Shooting without artifice or pretense
-lessons from a friend-
A friend of mine whom I used to teach with and her husband came over for dinner last night. When she quit teaching at my school Harriet followed a lifelong dream and got a job teaching overseas. Now, they were state-side for a few weeks visiting children, and friends and we had one evening to reconnect before they headed back to Europe.
Two years ago, when they had been overseas, my spouse and I had visited them in Italy. At that point, Doug had a point and shoot camera that he was having fun with as we toured around. Harriet said, “He takes some really interesting photos. He focuses on things I would never look at.” Because of his interest in photography, she had upgraded his point and shoot camera to a mid-level DSLR with a kit lens.

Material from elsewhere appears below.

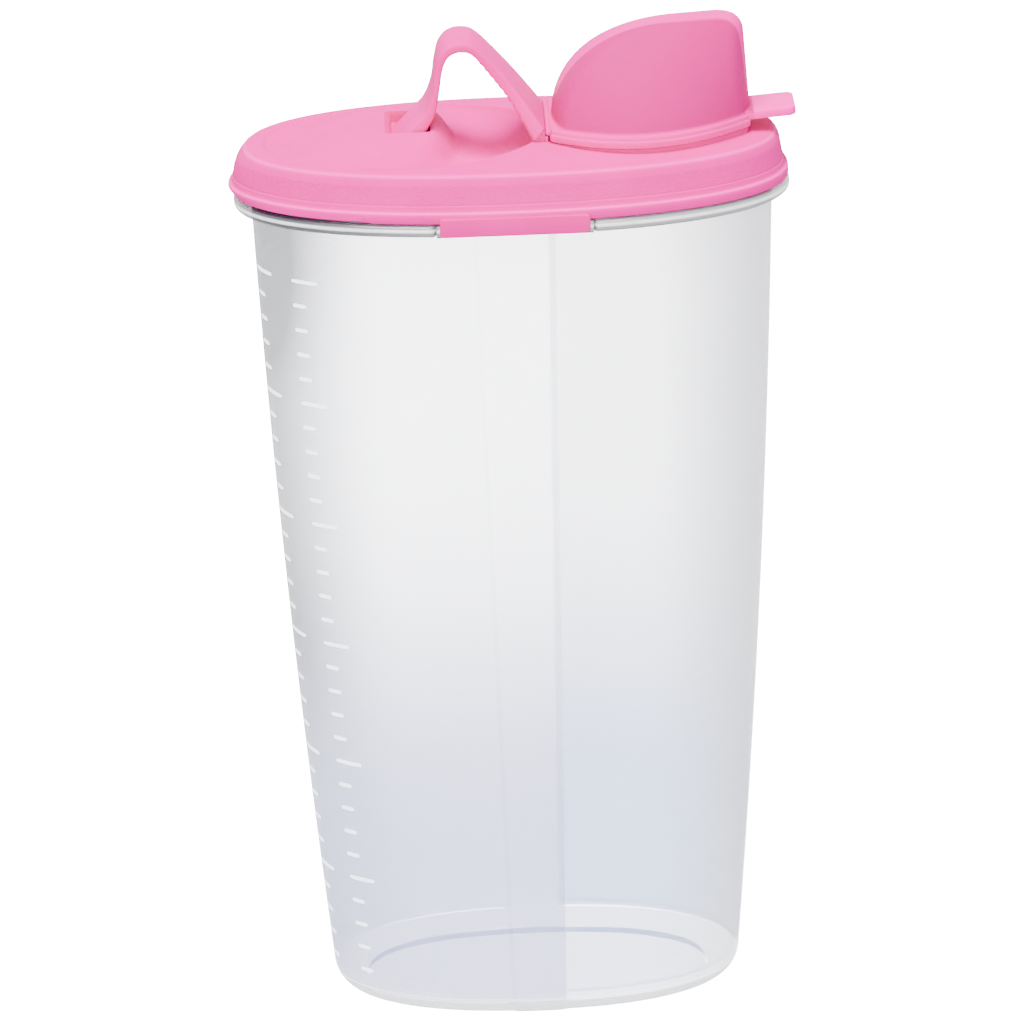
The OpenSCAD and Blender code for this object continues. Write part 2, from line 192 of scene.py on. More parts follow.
class Bench:
    """Modelling steps in edit mode, as by hand."""

    @staticmethod
    def clear() -> None:
        """Leaves edit mode and deselects everything."""
        if bpy.context.object is not None and bpy.context.object.mode != "OBJECT":
            bpy.ops.object.mode_set(mode="OBJECT")
        bpy.ops.object.select_all(action="DESELECT")

    @classmethod
    def grab(cls, piece: bpy.types.Object) -> None:
        """Makes a piece the only selected and active one."""
        cls.clear()
        piece.select_set(True)
        bpy.context.view_layer.objects.active = piece

    @staticmethod
    def pick_row(piece: bpy.types.Object, number: int) -> None:
        """Selects one row of a loft in edit mode."""
        shape = bmesh.from_edit_mesh(piece.data)
        row = shape.verts.layers.int["row"]
        for vert in shape.verts:
            vert.select = vert[row] == number
        shape.select_flush_mode()
        bmesh.update_edit_mesh(piece.data)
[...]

As the evening was winding down, Doug said, “Hey, I’ll get my camera and show you some of the places we have been traveling to.” Great, I would love to see them. He started scrolling through the images on the back of the LCD, there were the usual family photos in great locations, but then there were “his” photos. The ones he was taking as they strolled the streets and boulevards of European cities as the rest of the family was sightseeing or shopping. There were photos with great juxtaposition of textures, or colors, or, patterns or people. There were ones with fresh, unique perspectives. There was a childlike innocence and exuberance in his photos. They lacked pretension. As Doug finished the show and tell, I asked to see the camera as I wanted to have another look at some of the images I found most arresting.
I took the camera, looked at the settings and saw that it was set to “scene mode”. I asked Doug about this and he said, “Oh I don’t know, I just shoot in Auto mode.” Not in “program mode” as the camera manual would have you call it, just auto mode. I looked at one of his images and said, “Doug, I see you shoot in JPG and not RAW.” Doug’s response, “What is RAW mode?” So, I quizzed him further, “So, what do you do with all of the images you take?” He said, “Oh, I have them in a folder on my desktop. I have one from when you two visited.”
So my friend Doug was shooting in Auto mode in the JPG format. He had no knowledge of RAW, no experience with Lightroom or Photoshop for that matter. He certainly didn’t have a blog or website. He didn’t follow any photo websites. He would probably never take any of these images and matte, frame and hang them on a wall. And yet, he had many images on that card that I envied. He shot with a fresh, unencumbered perspective. The images were great. After they left, I laid awake that night thinking about his images and mulling over his joy of photographing with no end product in sight, other than seeing the world in a fresh way.
I have thousands of dollars invested in my photography gear. I have a full frame camera as well as a cropped sensor camera. I have a really nice point and shoot camera. I have several 2.8 lenses. I work with Lightroom and Photoshop. I have this website and blog and, yet, I would have given anything to have shot some of Doug’s images. Coincidentally, I had just been reading a book on Contemplative or Miksang (Japanese for “good eye”) photography called “The Practice of Contemplative Photography” by Andy Karr and Micheal Wood. They have exercises to teach you how to see color or texture or unusual viewpoints without adding artifice or pretense. The book was trying to teach others to shoot photographs that Doug shot instinctively; that Doug shot without the pretense of getting the images published in some magazine, or having a show somewhere, or trying to make enough money to “at least pay for his hobby.” He shot what inspired his sense of design, texture and perspective. He shot with a childlike innocence and exuberance that was so thrilling and thought provoking that it kept me awake that night pondering his outlook. How many of us can say that we shoot without pretense, without some end goal or purpose other than just looking and seeing the world around us. Really, how many of us can say that? That question is something I am going to be asking myself for some time to come.